Tell them that is a great story and you want to capture it on paper. (Being a scrapbooker, this really appealed to me because I am always capturing moments in pictures, but I never thought to capture their words like this.
She said that this communicates to the child that what they have to say is important and that writing is just communicating your thoughts on paper.

Another thing she shared was that the writing process is like a baby eating. When they are very little they need to be spoon fed, and you are the one in control of the spoon, food etc. But as they get older they begin to grab for the spoon, and want to learn to feed themselves. At this point things get pretty messy. (You can picture food all over their face, their hair, the floor etc.) Well that is the same with the writing process.
When the child begins we are usually writing down their stories for them.(We are in control and it looks pretty neat.) Then they begin to take the pencil, and it gets messy. The are learning to write their letters, learning how to structure a sentence, how to put words together correctly etc. When this happens we don't want to 
get on them about missing a period or not capitalizing, we want to encourage them and offer a little constructive criticism at a time. Not all at once. 

She said that writing is a process and no matter where a child is in the process they can learn where they are and go on to be effective writers. Another thing she shared was that most people will have to write an essay or term paper in High School and College and for the SAT or ACT. But unless they actually plan to write a book or novel, they really don't need more extensive writing knowledge. She said for the most part...Kids need to learn how to write an effective email that can communicate to others. Because that is where we most use the writing process in every day life. (I really never thought of it that way.) As I have been pretty concerned because I, myself am not a skilled writer, and English was not my favorite subject or even one I excelled at.

She shared a technique called Timed Writing.
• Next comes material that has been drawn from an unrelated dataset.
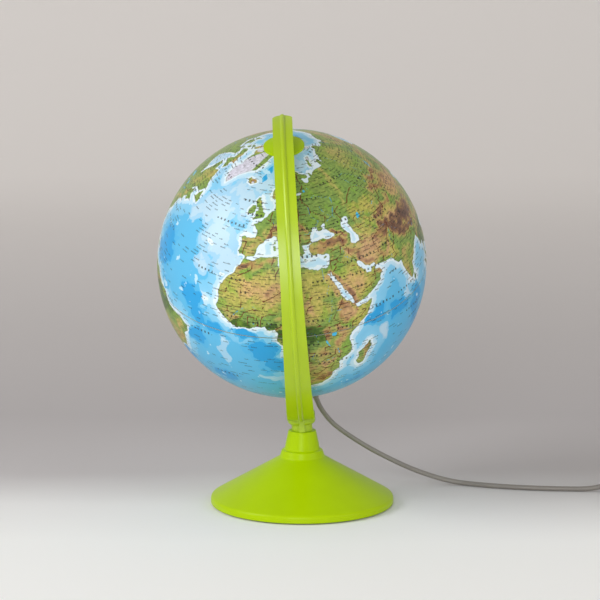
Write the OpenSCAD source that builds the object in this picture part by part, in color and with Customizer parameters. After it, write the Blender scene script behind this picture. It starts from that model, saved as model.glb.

She said to set the timer for 3 minutes, 1 day each week.
Tell the kids to write something. (Anything.) It can be about what they did yesterday, what they plan to do today, about an animal etc. The only catch is the pencil must stay moving at all times. (So if they get stuck and cannot figure out what to write, then they need to write "I can't think of what to write.." She also said that this is NORMAL. Even she gets writers block.  She also said that the parent should do it too, along with the children.

So we did our first timed writing assignment this past Wednesday.

She said to do this for 8 weeks in a row. Then let the children pick their favorite one. This is the one that they will revise. This is where we begin helping them with editing. She also mentioned questions to ask the kids taht will help them think more about what they wrote and draw out more details. She said to underline great sentences that show good description and praise them (Act as a coach that is there to HELP them.) Not just pick apart what they did wrong.

In the editing process, the will work on spelling words they may have spelled incorrectly, they can capitalize and punctuate properly, add more detail, etc. In this way they learn how to revise their work. Then after revision, they go on to make a final draft. (This process may take several weeks to complete.) But that is okay, they are learning. 

I have to say that I was pleasantly surprised at what both of my children were able to get on paper in the three minutes.  Lexi misspelled a lot, but she knew what she was trying to put on paper, and it was longer than Peyton's. I realized that Peyton was hindered more because he was worried more about spelling and the nuts and bolts of what to write. (Which kept his paper shorter.)

I will share more in another post on their timed assignments and how we are implementing this process.